Straight out of the Git manual, this is a tool that I have used for years. Of course how I used it didn’t quite align
with this problem. You see, when you use Git-SVN, you usually want to connect to a SVN server and pull the history and
work on it locally in git. Truthfully, it’s sometimes helpful and sometimes silly. The upside is that you get the
entire repository, so if you have to work in a disconnected state, you can check history and do small commits. The
downside is that you have to then realign your data into a single branch
(rebase) to push it back to the server. Not going to lie, this is
how I learned Git in the first place, and I really never looked back. However, for simplicity, using SVN directly is
much easier. The point, though, is that we knew the tool and wanted to see if we could do a git-svn clone and then add
a second git repository using the command git remote add origin https://myGitUrl
We were able to do this, but it didn’t work like we thought. The problem was that it tried to merge subversion and git history. Turns out, these are nothing alike. Conflicts everywhere. And it makes sense, if you think about it. Every time you make changes in Git, you are giving it a bunch of information, such as where it came from and where it gets merged back to, and Subversion keeps none of this. So going back and forth between the two systems really wasn’t going to work.
git-svn in an orphaned branch
The next thing we did was to try to set up a new git clone of the original and then use git-svn in an orphaned branch and see if the merging algorithms that Git provides are a little more friendly than dealing with RSync. Kinda/sorta worked. Still had to look at the entire history of Subversion, which is what we were trying to avoid.

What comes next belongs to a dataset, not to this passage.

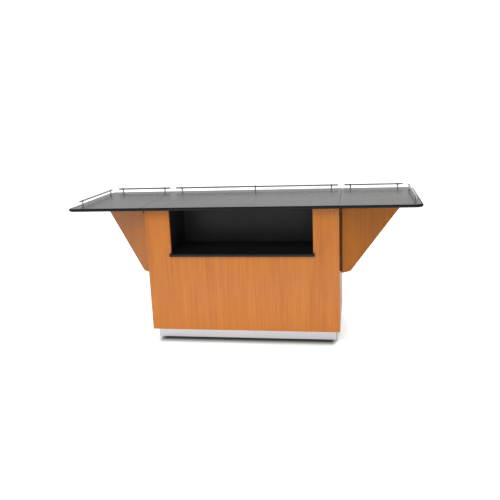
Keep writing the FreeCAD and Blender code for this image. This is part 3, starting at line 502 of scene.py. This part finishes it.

Desperation and Subgit/Mirroring
At this point, we had no idea what to do. This stuff wasn’t working. We were googling like crazy to find anything else that we hadn’t already attempted. The best solutions that we could find were Subgit, which was a really interesting product that mirrors all changes over to Git. Problem with this product is that it needs to be installed on the Subversion server. Yeah, that wasn’t going to fly. Another option we found was to set up a third server that the entire job was to sync the history of the two. You can find details of this here. Doesn’t work if you change in both places though.
Simple Solution
Should have followed the KISS principle. I was way overcomplicating this. I didn’t actually care about keeping the history up to date in the Subversion server. I came across a site that gave me my “aha” moment. We are not caring about the history anymore, but we do need to track it somewhat. Git and Subversion both work on the files, so who cares about the history. I’ll just use both and check into both to synchronize. The guy on that site had it mostly right to match what I needed to do, so I’ll just expand upon it.
First, use Subversion to clone the repository in the same place:
svn co https://mySvnUrl
Now, following the instructions in the Subversion documentation, make sure that “.git” and “.gitignore” to your global ignores (please note, you better have a reasonable newer version of Subversion to use this).
Then, set up a bare repository by executing the following:
git init
Then, add the remote repository to your local Git repository. I chose to make it my origin (this has special meaning to Git, so make sure you know what it means).
git remote add origin https://myGitUrl
Next, make sure that in the root directory, you have an ignore file. Then add “.svn” to the Git Ignore file.
Next, we are going to overwrite your subversion files with your Git repository. Don’t worry, you’ll be able to see what you’ve changed before checking it back in. Just in case there was something in Subversion that mattered. Do this by executing the following:
git pull origin master
This will have overlayed your files on top of Subversion, and will force you to merge the files, if there are any conflicts. Make sure that everything is to your liking and commit. If there are any files that are new on the Subversion side, you will have to add them using the “git add” command. Then you would execute something like the following, which will commit all tracked files with a message:
git commit -am "initial synch with Subversion"
Now, anytime you want to push back to Subversion, you can get a list of the commit messages since the last change by just listing the hash number (currently set at “49f947c099383f7fa8076b3da3b16a5ac9c29630”) that you want to start the range of, to the current revision (“HEAD”). Basically, you are setting a range:
git log --no-merges --pretty --format="%H - %an: %s" 49f947c099383f7fa8076b3da3b16a5ac9c29630..HEAD
Then you can use this in a commit message to Subversion:
svn commit -m "..."
If you keep doing this every time you commit to subversion too, you’ll have the last hash number in the Subversion logs, so you can just grab it by doing a simple Subversion log check, like the following:
svn log --limit 5
Like I mentioned before, this is by no means the perfect solution. But there were a ton of constraints here, and I think we chose the best solution. Also, it should have been painfully obvious, to just let each of them manage the files independently. Of course, it could just be painful. Whatever. If it saves someone else a couple of hours, then this article was worth writing.
Update (11/6):
I got a nice message from the SubGit developers letting me know that since v2, you only have to have admin access to the git repo to get a two-way Git-SVN mirror. Still wasn’t an option for us, but helpful nonetheless. Might be useful in your situation.